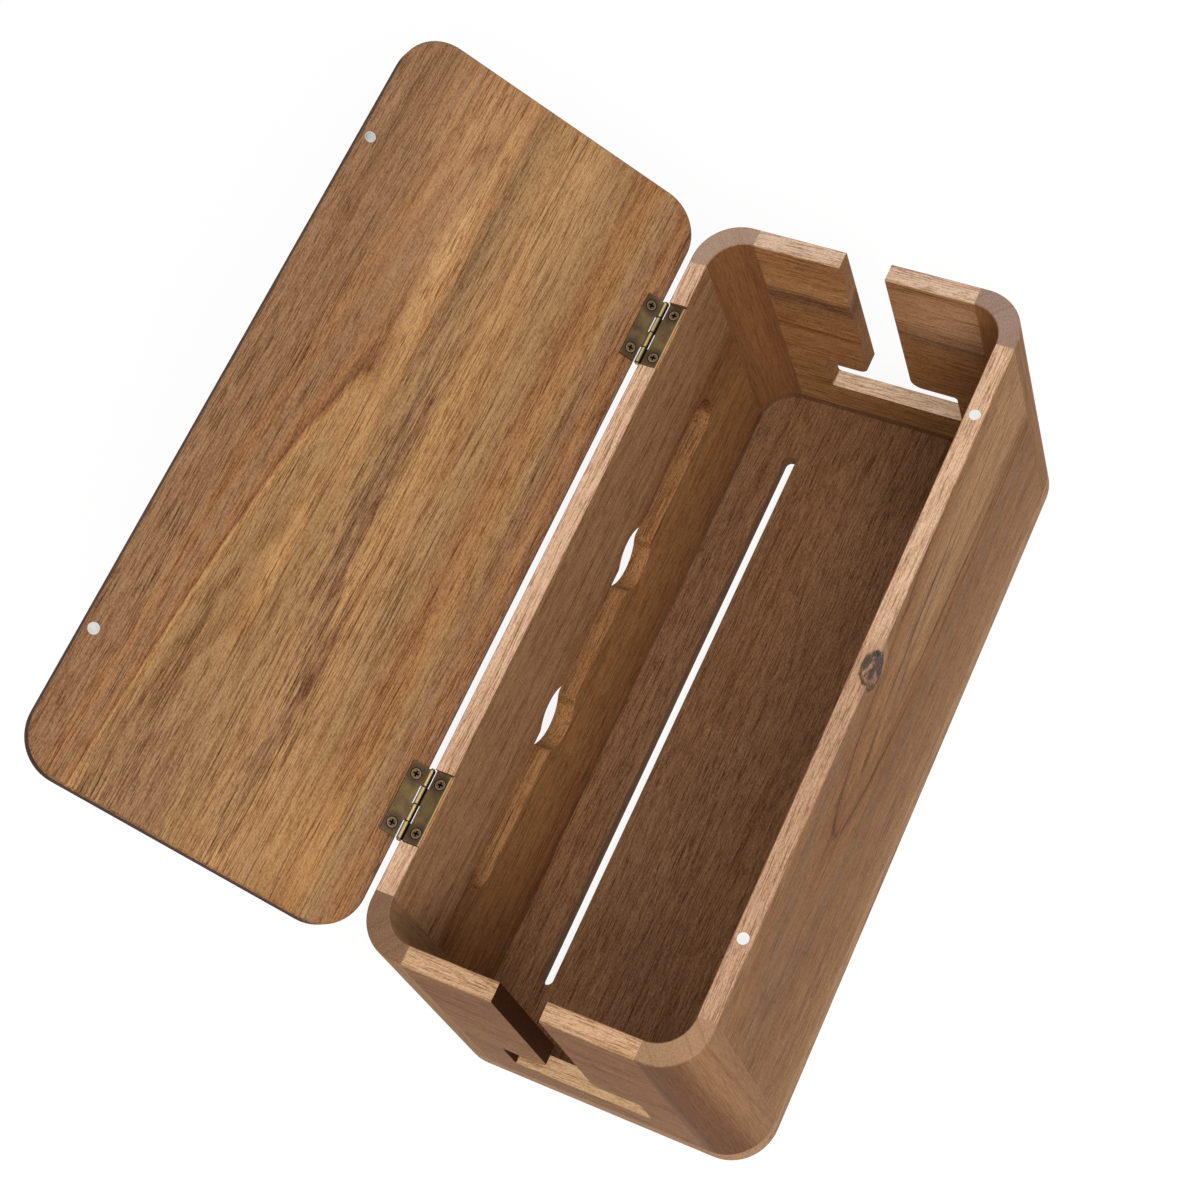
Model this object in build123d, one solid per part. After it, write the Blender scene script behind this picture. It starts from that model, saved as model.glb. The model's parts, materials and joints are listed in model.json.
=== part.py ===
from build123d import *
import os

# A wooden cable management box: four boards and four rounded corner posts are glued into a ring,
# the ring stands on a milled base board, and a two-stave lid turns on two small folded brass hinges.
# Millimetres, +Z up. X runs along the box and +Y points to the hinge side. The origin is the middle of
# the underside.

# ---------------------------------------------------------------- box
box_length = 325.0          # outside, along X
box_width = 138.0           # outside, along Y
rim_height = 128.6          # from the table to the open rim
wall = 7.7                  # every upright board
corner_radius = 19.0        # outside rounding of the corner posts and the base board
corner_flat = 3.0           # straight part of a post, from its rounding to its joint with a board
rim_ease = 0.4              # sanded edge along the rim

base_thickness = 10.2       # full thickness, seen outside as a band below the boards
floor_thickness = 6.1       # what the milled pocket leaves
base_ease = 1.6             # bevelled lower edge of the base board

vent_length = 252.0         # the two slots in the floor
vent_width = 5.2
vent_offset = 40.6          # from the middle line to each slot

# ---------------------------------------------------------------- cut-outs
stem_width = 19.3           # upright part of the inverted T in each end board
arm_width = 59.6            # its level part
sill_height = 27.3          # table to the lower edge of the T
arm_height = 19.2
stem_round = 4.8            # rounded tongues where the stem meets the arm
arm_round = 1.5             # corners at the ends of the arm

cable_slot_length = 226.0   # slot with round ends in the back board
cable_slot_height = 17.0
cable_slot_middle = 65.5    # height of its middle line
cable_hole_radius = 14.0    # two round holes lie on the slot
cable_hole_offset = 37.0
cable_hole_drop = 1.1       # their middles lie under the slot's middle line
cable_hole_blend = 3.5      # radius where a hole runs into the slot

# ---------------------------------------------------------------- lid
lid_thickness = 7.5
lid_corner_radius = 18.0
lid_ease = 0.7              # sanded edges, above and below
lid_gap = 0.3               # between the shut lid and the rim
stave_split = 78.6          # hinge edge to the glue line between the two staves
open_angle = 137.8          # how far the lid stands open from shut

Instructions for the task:
Copy out all of the lines above exactly.

Answer below:
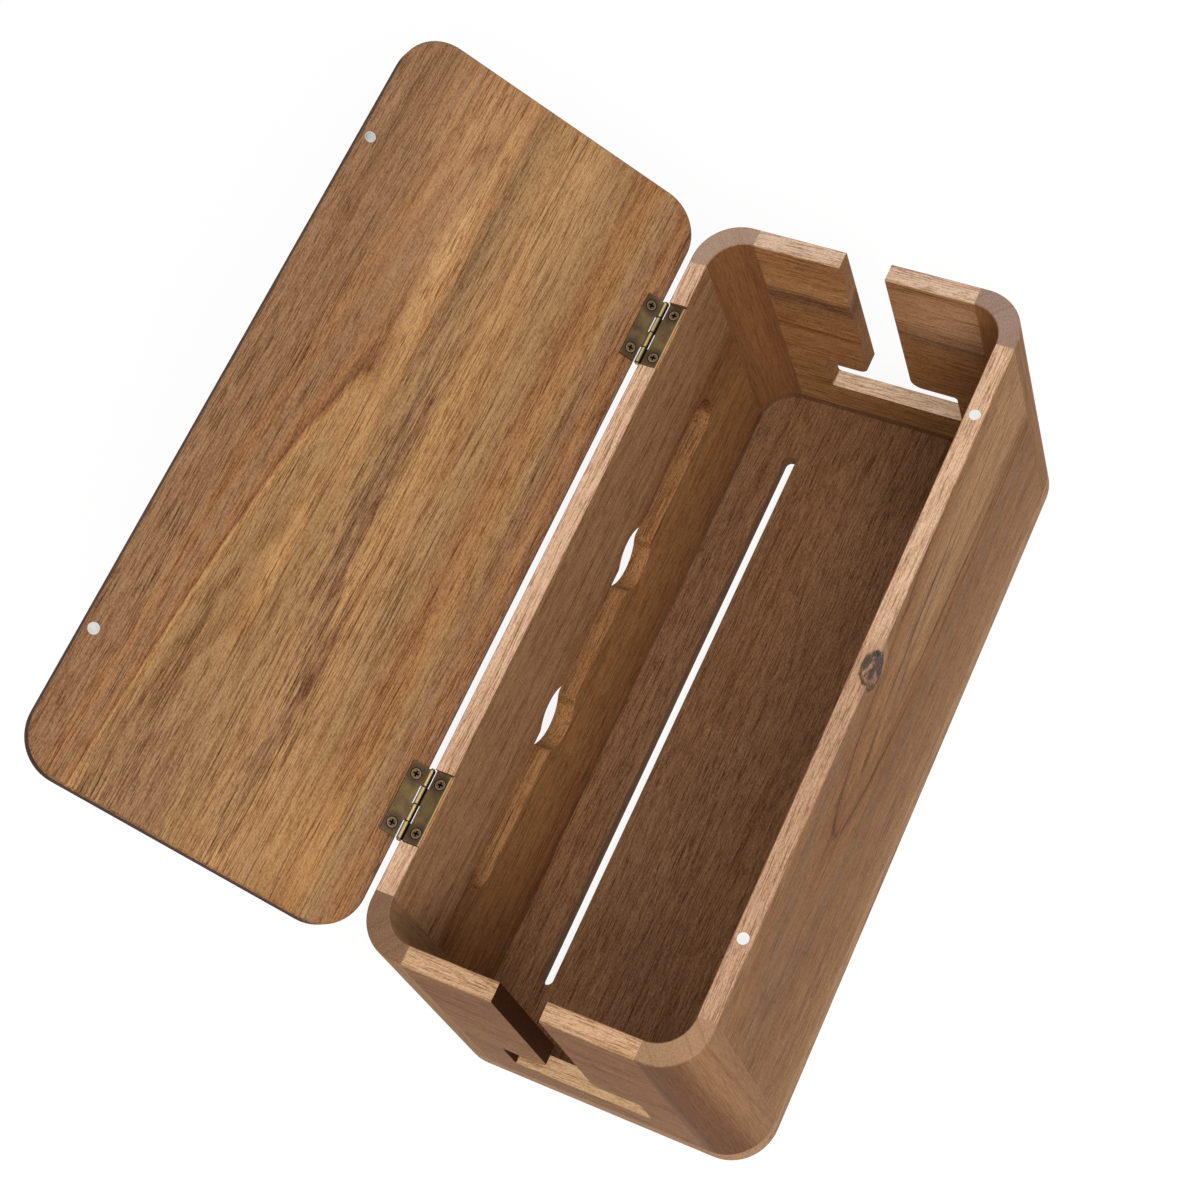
Model this object in build123d, one solid per part. After it, write the Blender scene script behind this picture. It starts from that model, saved as model.glb. The model's parts, materials and joints are listed in model.json.
=== part.py ===
from build123d import *
import os

# A wooden cable management box: four boards and four rounded corner posts are glued into a ring,
# the ring stands on a milled base board, and a two-stave lid turns on two small folded brass hinges.
# Millimetres, +Z up. X runs along the box and +Y points to the hinge side. The origin is the middle of
# the underside.

# ---------------------------------------------------------------- box
box_length = 325.0          # outside, along X
box_width = 138.0           # outside, along Y
rim_height = 128.6          # from the table to the open rim
wall = 7.7                  # every upright board
corner_radius = 19.0        # outside rounding of the corner posts and the base board
corner_flat = 3.0           # straight part of a post, from its rounding to its joint with a board
rim_ease = 0.4              # sanded edge along the rim

base_thickness = 10.2       # full thickness, seen outside as a band below the boards
floor_thickness = 6.1       # what the milled pocket leaves
base_ease = 1.6             # bevelled lower edge of the base board

vent_length = 252.0         # the two slots in the floor
vent_width = 5.2
vent_offset = 40.6          # from the middle line to each slot

# ---------------------------------------------------------------- cut-outs
stem_width = 19.3           # upright part of the inverted T in each end board
arm_width = 59.6            # its level part
sill_height = 27.3          # table to the lower edge of the T
arm_height = 19.2
stem_round = 4.8            # rounded tongues where the stem meets the arm
arm_round = 1.5             # corners at the ends of the arm

cable_slot_length = 226.0   # slot with round ends in the back board
cable_slot_height = 17.0
cable_slot_middle = 65.5    # height of its middle line
cable_hole_radius = 14.0    # two round holes lie on the slot
cable_hole_offset = 37.0
cable_hole_drop = 1.1       # their middles lie under the slot's middle line
cable_hole_blend = 3.5      # radius where a hole runs into the slot

# ---------------------------------------------------------------- lid
lid_thickness = 7.5
lid_corner_radius = 18.0
lid_ease = 0.7              # sanded edges, above and below
lid_gap = 0.3               # between the shut lid and the rim
stave_split = 78.6          # hinge edge to the glue line between the two staves
open_angle = 137.8          # how far the lid stands open from shut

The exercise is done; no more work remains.